Obama Helped Avert Economic Collapse, But Full Recovery Is Distant

January 13, 2016

Dean Baker 
The New York Times, January 12, 2016

View article at original source

When President Obama took office seven years ago the economy was in a full-scale tailspin. It was losing 700,000 jobs a month, the auto industry was facing bankruptcy and the major banks were on life-support. These were undoubtedly bad economic times, but this crisis also opened the door to real change. Just as the Great Depression created the political space for Social Security, the federal minimum wage and the Wagner Act institutionalizing unions, the economic crisis that President Obama was handed could have created an opening to allow for a very different economy.

Unfortunately, major transformations were not forthcoming. Obama took the steps necessary to get us out of the immediate crisis. He pushed through a stimulus package that quickly reversed the tailspin and had the economy growing at a healthy pace by the end of the year. He also bailed out the industry, keeping GM, Chrysler and hundreds of supplier firms in business. These were hard fought battles even for a Congress run by Democrats, but they were important for the health of the economy.

While this was a good start, the economy is still very far from recovering the ground lost in the downturn. We are down more than six million jobs from what the Congressional Budget Office (C.B.O.) projected for 2015 in the winter of 2010. This projection provides a useful benchmark since the C.B.O. made it after seeing the worst of the downturn run its course.

The missing jobs don’t translate into high unemployment because so many people have left the labor market. And, this is not just a story of baby boomers retiring or workers with limited skills unable to find jobs in the modern economy. Employment rates are down from prerecession levels even among prime age (25-54) workers with college and advanced degrees. In spite of strong recent job growth, the labor market remains weak.

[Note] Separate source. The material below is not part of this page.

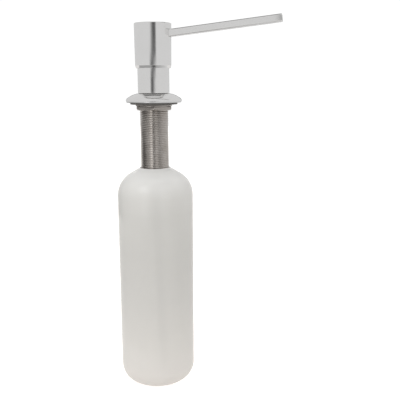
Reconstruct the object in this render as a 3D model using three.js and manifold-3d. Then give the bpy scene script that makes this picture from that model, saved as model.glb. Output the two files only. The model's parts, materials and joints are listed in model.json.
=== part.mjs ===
// Deck-mounted pump soap dispenser, in millimetres, +Z up.
// The origin is the centre of the worktop hole, on the surface that the deck gasket sits on.
// +X runs along the spout. Every piece is a closed solid, and neighbours are GAP apart.

import * as THREE from 'three';
import { mergeVertices } from 'three/addons/utils/BufferGeometryUtils.js';
import Module from 'manifold-3d';

const wasm = await Module();
wasm.setup();

// ---- driving dimensions ----

const GAP = 0.3;
const ROUND = 40;                 // sides of the large round pieces
const FINE = 24;                  // sides of the small round pieces
const BALL_SIDES = 16;
const PAST = 1;                   // how far a cutting tool runs past what it cuts

const HEAD = {
  top: 66.3, ceiling: 63.6, bottom: 29.8, chamferTop: 32,
  rTop: 15.5, rLow: 15.15, rEdge: 14.35, edge: 0.6, bore: 13.7,
};
const SPOUT = {
  rise: THREE.MathUtils.degToRad(6.3), axisZ: 56.5, root: 7.5, tip: 107.5,
  width: 8, height: 6.2, wall: 0.8, corner: 0.9,
};
const LINER = { root: 3.5, r: 2, bore: 1.3 };
const TIP = { length: 2.8, recess: 0.35, bore: 1.3 };
const HUB = { sleeveR: 6.5, sleeveBottom: 47.8, bottom: 51, seat: 53.4, passage: 1.6 };

const ROD = {
  r: 3.5, bore: 1.6, bottom: -23.5, pocket: 2.4, pocketBottom: 48.2,
  stopR: 4.9, stopBottom: -11.9, stopTop: -10.4,
};
const CLIP = { grooveR: 3, grooveBottom: -22.5, grooveTop: -20.8, r: 4.9 };
const BORE = 6.25;                // radius of the pump chamber
const PISTON = { lip: 1.5, waist: 0.55 };
const OUTLET_BALL = 2;
const INLET_BALL = 2.5;
const SPRING = { wire: 0.9, r: 4.4, coils: 6, sides: 6, stepsPerCoil: 14 };

const CYLINDER = { r: 8.75, top: 24, bottom: -46, floor: -44.3, rimR: 11.2, rimBottom: 7.6, rimTop: 9 };
const SNOUT = { r: 5.5, bottom: -60, chamberR: 3.2, seatTop: -50.3, seatR: 1.9, socketTop: -53 };
const CAGE = { height: 1.4, bore: 1.9 };
const GUIDE = { rim: 1.7 };
const WIPER = { r: 7, height: 2.1 };
const CLOSURE = { r: 12.1, grooveR: 11, grooveTop: 10.6, top: 33 };
const O_RING = { r: 11.75, section: 0.45 };
const COLLAR = { r: 13.3, wall: 0.9, top: 33.2, chamfer: 0.3 };

const SHANK = { r: 12, bore: 9.5, top: 6.3, bottom: -67, chamfer: 0.6 };
const FLANGE = {
  top: 9, seatR: 13.6, slope: 10,  // degrees the dome already falls at its seat
  lipR: 11.6, lipBottom: 6.6, rimR: 23.6, rimZ: 3.1, rimRadius: 2.4, bottom: 1.6,
};
const GASKET = { r: 20, bore: 12.6, top: 1.3, beadR: 17.8, relief: 0.4 };
const WASHER = { r: 15.4, top: -0.3, bottom: -1.6 };
const NUT = {
  acrossFlats: 29, top: -1.9, bottom: -5, turn: THREE.MathUtils.degToRad(-74),
  faceR: 14.3, coneSlope: 0.55,  // the flat ring under it, and how fast its corners rise from there
};

const BOTTLE = {
  r: 32.6, wall: 1.2, bottom: -248.5, cornerR: 14.6,
  shoulderR: 22, shoulderZ: -78, shoulderTurn: 60,  // degrees of round before the sloping top
};
const PUSH_UP = { height: 3, footR: 14, midR: 8.4, midHeight: 1.65 };  // the hollow under the bottle
const NECK = {
  mouthZ: -54.4, mouthFace: 0.8, boreR: 12.4, bossR: 15, sealSeat: -69, lipR: 10.2, lipBottom: -70.4,
};
const DIP_TUBE = {
  r: 3.5, bore: 2.5, bottom: -241, straight: 8, bow: 5.4, bowTurn: THREE.MathUtils.degToRad(16),
  sides: 12, steps: 22,
};

// ---- finishes ----

const FINISH = {
  chrome: { color: 0xcbcac8, metalness: 1, roughness: 0.12 },
  steel: { color: 0xb8b6b2, metalness: 1, roughness: 0.3 },
  shank: { color: 0x8d867f, metalness: 1, roughness: 0.4 },
  rubber: { color: 0x2a2827, metalness: 0, roughness: 0.75 },
  seal: { color: 0x8a8a86, metalness: 0, roughness: 0.6 },
  white: { color: 0xe9e9e6, metalness: 0, roughness: 0.4 },
  tube: { color: 0xe2e3de, metalness: 0, roughness: 0.35 },
  milky: { color: 0xdddcd6, metalness: 0, roughness: 0.45 },
};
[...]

The weakness shows up in wages. The high unemployment of the recession years led to a huge income shift from wages to profits. The labor market has not tightened enough for workers to get back their share of income. As a result of this shift and the extraordinarily slow economic growth of the last five years, total wages in 2015 were more than 10 percent lower than the level predicted by C.B.O. in 2010.

Remarkably Wall Street is still standing, with the big banks even bigger than before the recession. Financial speculation and predatory lending are probably still the best ways to get rich in today’s economy.

Obama supporters can rightly point to the Republican Congress’s efforts to block President Obama at every turn. Undoubtedly they have been a serious constraint. But President Obama cannot escape blame. After all, it was his decision to “pivot to deficit reduction” immediately after the stimulus passed and to appoint two deficit hawks, Alan Simpson and Erskine Bowles to head his deficit commission. And, it was his decision to both keep the major banks alive with low interest loans and to block efforts to use Dodd-Frank to break them up.

In short, things could certainly be worse. If we are grading on a curve, President Obama does better than almost any of his foreign counterparts. But his presidency did not lead to the sort of transformation we might have expected at the peak of the crisis.